Negros no campo, gritam há tempos, que não há democracia
Não são tidos como humanos mas recursos e mercadoria
Então na casa acharam por bem fazer mais umas prateleiras:
biologias, recursos humanos e antropologias na dianteira
Mas vender democracia era um grande investimento
Vender-nos a ilusão de auto-controle a todo momento
E ao mesmo tempo abolir a ideia da emancipação
Então bancos, fronteiras e igrejas serviram como salvação
Porque a casa da repressão era ao pé da casa do fascismo
E ambas serviam a grande mansão já montada do capitalismo
Hipotecar a democracia foi só pintar com quatro de mão,
Mudar portas, fechaduras e encafuar gavetas no sótão.
A empreitada da fachada foi a mais difícil de pintar
Até vieram republicanos e democráticos para ajudar!
Mas como as belas fatiotas davam sempre nas vistas
Foram entre esquerda e direita para entreter-nos com listas.
Enquanto isso as casas cresciam tão democraticamente
Que poucos sentiram o cheiro a podre no ambiente
Cheirava a genocídio judaico, indígena, negro e cigano
Mas lá na casa dançavam com fado, flamenco e tango
A democracia… uma ideia transformada em bem ou serviço,
Comprada com as poupanças, comprada por quase nada.
Comprada a acreditar que era uma transacção sem juros
Fidedigna, irreversível e com garantia ilimitada.
Afinal era um empréstimo, a crédito, ao capitalismo,
Temporário, inflacionável e com juros até ao abismo.
E toda a gente já sabia que a Ganância e a Ostentação
Eram só as irmãs mais novas da Dona Colonização
Ainda assim continuavam a comprar democracia
Por ingenuidade, inocência, ignorância ou teimosia.
E se alguém ousasse falar sobre aquecimento global
«Mas ora essa, que tolice, isso faz parte, é natural»

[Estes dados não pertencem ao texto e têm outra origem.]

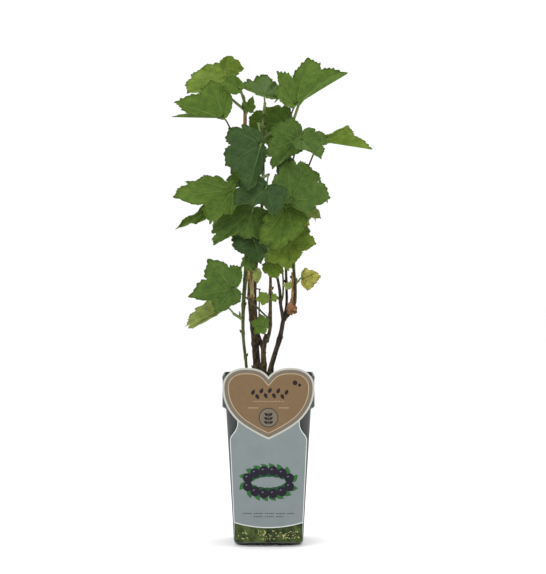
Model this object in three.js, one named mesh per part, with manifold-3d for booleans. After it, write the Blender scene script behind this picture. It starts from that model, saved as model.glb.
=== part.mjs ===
// A blackcurrant bush in a square nursery pot, with a hanging label card.
// Millimetres, +Z up. The front faces -Y. The origin is the middle of the pot's underside.

import * as THREE from "three";
import { mergeVertices } from "three/addons/utils/BufferGeometryUtils.js";
import Module from "manifold-3d";

const wasm = await Module();
wasm.setup();

// Pot: a tapering square tub with a deep collar round its rim
const POT_HEIGHT = 184;
const POT_FOOT_HALF = 37.5;
const POT_WALL_TOP_HALF = 46;
const COLLAR_HALF = 50;
const COLLAR_HEIGHT = 36;
const COLLAR_LEDGE = 2.5;
const POT_WALL = 1.8;
const POT_CORNER = 9;
const FOOT_HEIGHT = 3;
const FOOT_ROUND = [[0, 4.6], [0.7, 2.4], [2.2, 0.9], [5, 0]];
const UNDER_HALF = 30.4;
const FLOOR_THICKNESS = 2.4;
const FOOT_NOTCH_WIDTH = 22;
const CENTRE_PAD_RADIUS = 9;
const DRAIN_RADIUS = 4;
const DRAIN_OFFSET = 22;

// Compost inside the pot, and the gap between pieces that meet
const CLEARANCE = 0.3;
const COMPOST_TOP = 170;

// Label card: a heart over a tall shield, hung over the rim by two folded tongues
const CARD_THICKNESS = 1;
const CARD_TOP = 193;
const HEART_HALF_WIDTH = 49.5;
const HEART_NOTCH = 183.5;
const HEART_WIDEST = 172;
const CARD_WAIST = 136;
const CARD_WAIST_HALF = 33.5;
const SHOULDER_HEIGHT = 115;
const SHOULDER_HALF = 41.5;
const CARD_FOOT = 4.8;
const CARD_CORNER = 4;
const CARD_FOOT_HALF = 36.5;
const TONGUE_WIDTH = 12;
const TONGUE_OFFSET = 22;
const TONGUE_DEPTH = 10;

// The eye from which the photograph's places were measured
const EYE_DISTANCE = 2000;
const EYE_HEIGHT = 285;

// Leaf pattern: five lobes fanned round the point where the leaf stalk joins
const LOBE_TURN = 52;
const LOBE_REACH = [0.55, 0.88, 1, 0.88, 0.55];
const CLEFTS = [0.66, 0.6, 0.6, 0.66];
const EDGE_BULGE = 0.09;
const EARS = [0.45, 0.45];
const STALK_NOTCH = 0.08;
const LEAF_THICKNESS = 1;
const RING = 0.55;
const CREASE = 0.05;
const STALK_SIDES = 3;
const STALK_RADIUS = 1.1;
const STALK_SINK = 4;
const STALK_ARCH = 2;
const STEM_RADIUS = 1.6;
const LIMB_SIDES = 6;
const LIMB_STEP = 26;

// The seeded rule: gaps kept to limbs, leaves and stalks, and how far grown lobes droop
const LIMB_GAP = 6;
const LEAF_GAP = 7;
const STALK_GAP = 4;
const LOBE_DROOP = 0.22;
const GROW_ATTEMPTS = 900;

// The grids that vertices may be snapped to, the first that serves being used
const GRIDS = [0.01, 0.007, 0.013, 0.005, 0.017, 0.003, 0.02];

// Colours
const COLOURS = {
  pot: 0x2b2d2f,
  compost: 0x33261c,
  card: 0xc9cfd2,
  oldWood: 0x4a3a2e,
  youngWood: 0x6d6f3a,
  leaf: 0x4a7a2f,
};

// Places: x across and z up as they look from the eye, y the depth, away from the eye positive

// Each limb lists its middle line as [x, z, y, radius] from its foot up
const LIMBS = {
  cane_left: {
    wood: "youngWood",
    line: [[-22, 165, -4, 1.7], [-25, 198, -6, 1.6], [-28, 228, -9, 1.8], [-27.6, 262, -11, 2.2],
      [-25.4, 294, -10, 2.3], [-25, 332, -6, 1.7], [-31, 372, -2, 1.2]],
  },
  cane_old: {
    wood: "oldWood",
    line: [[-11, 165, 4, 4.1], [-13, 196, 5, 3.9], [-16, 232, 7, 3.8], [-19.5, 266, 8, 3.7],
      [-20, 298, 10, 3.1], [-22, 335, 12, 2.7], [-24, 378, 14, 2.4], [-26, 446, 13, 2.1],
      [-25.5, 484, 9, 1.7]],
  },
  cane_middle: {
    wood: "oldWood",
    line: [[-4, 165, -4, 3.3], [-5, 190, -4, 3], [-5.5, 211, -4, 2.8], [-2, 228, -5, 2.4]],
  },
  cane_right: {
    wood: "oldWood",
    line: [[4, 165, -11, 3], [2, 186, -12, 2.9], [6.5, 204, -12, 2.7], [12.5, 224, -11, 2.5],
      [16.5, 243, -10, 2.3], [18, 248, -10, 2.2]],
  },
  bough_middle_left: {
    from: "cane_middle",
    wood: "oldWood",
    line: [[-5, 207, -3, 2.2], [-8, 217, 5, 2.1], [-12.5, 233, 15, 2], [-15, 262, 18, 2], [-14, 298, 18, 1.9],
      [-9, 345, 16, 1.8], [-6, 400, 15, 1.7], [-6, 440, 9, 1.5], [-5, 474, 3, 1.2]],
  },
  bough_middle_right: {
    from: "cane_middle",
    wood: "oldWood",
    line: [[-2.5, 219, -5, 1.9], [1, 230, -6, 1.9], [2, 242, -6, 1.8], [2, 268, -7, 1.7],
      [2, 292, -8, 1.6], [0, 318, -8, 1.3]],
  },
  bough_right_outer: {
    from: "cane_right",
    wood: "oldWood",
    line: [[17.5, 245, -10.5, 2.1], [23, 251, -12, 2], [28, 260, -12, 1.9], [29.5, 278, -9, 1.8],
      [28, 300, -2, 1.7], [27, 338, 4, 1.6], [26, 380, 6, 1.5], [24, 420, 6, 1.3], [21, 452, 4, 1.1]],
  },
  bough_right_inner: {
    from: "cane_right",
    wood: "oldWood",
    line: [[16.5, 244, -10, 1.9], [13.5, 260, -11, 1.7], [12.5, 276, -11, 1.6], [9.5, 292, -11, 1.3]],
  },
  bough_right_middle: {
    from: "cane_right",
    wood: "oldWood",
    line: [[17.5, 243, -8, 1.6], [20, 262, -4, 1.5], [19.5, 290, -5, 1.4], [19, 318, -8, 1.2]],
  },
  shoot_right_green: {
    from: "bough_right_inner",
    wood: "youngWood",
    line: [[13.5, 262, -11, 1.1], [16, 272, -13, 1.1], [16.2, 286, -13, 1], [15.5, 299, -12, 0.9]],
  },
  shoot_right_red: {
    from: "bough_right_outer",
    wood: "oldWood",
    line: [[28, 259, -12, 1.1], [26, 268, -15, 1.1], [26.8, 282, -15, 1.1], [26, 296, -12, 0.9]],
  },
};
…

Cheira a dióxido de carbono, gases e efeitos de estufa
Queimadas de combustíveis fósseis e da floresta tropical
Anos de vozes caladas: anos de democracia
Anos de vidas ceifadas: anos de democracia
Anos de mulheres estupradas, refugiadas, escravizadas:
anos de democracia
Anos de espionagem sobre os rebeldes da libertação
Cheirava a guerrilhas, a denúncias e teorias da revolução
E quando a clandestinidade deu buraco orçamental
Então um génio megalómano inventou a rede social
Porque num mundo democrático vamos poder partilhar
A nossa vida realizada, ou sobre o que estamos a sonhar
Ideologias, partidos políticos, bem como o destino de férias
Artes, carros, estilos de vida e tudo o que queremos comprar
Nada como sermos nós próprios a oferecer de bandeja
O que as massas reflectem e o que o povo almeja
Cereja no topo do bolo sem grande consternação:
As redes agora ditam o que é verdade, história ou ficção
A democracia… uma ideia transformada em vírus,
Comprada com as poupanças, comprada por quase nada
Comprada a acreditar que era uma transacção genial
Mas os juros?… eram a terceira guerra mundial.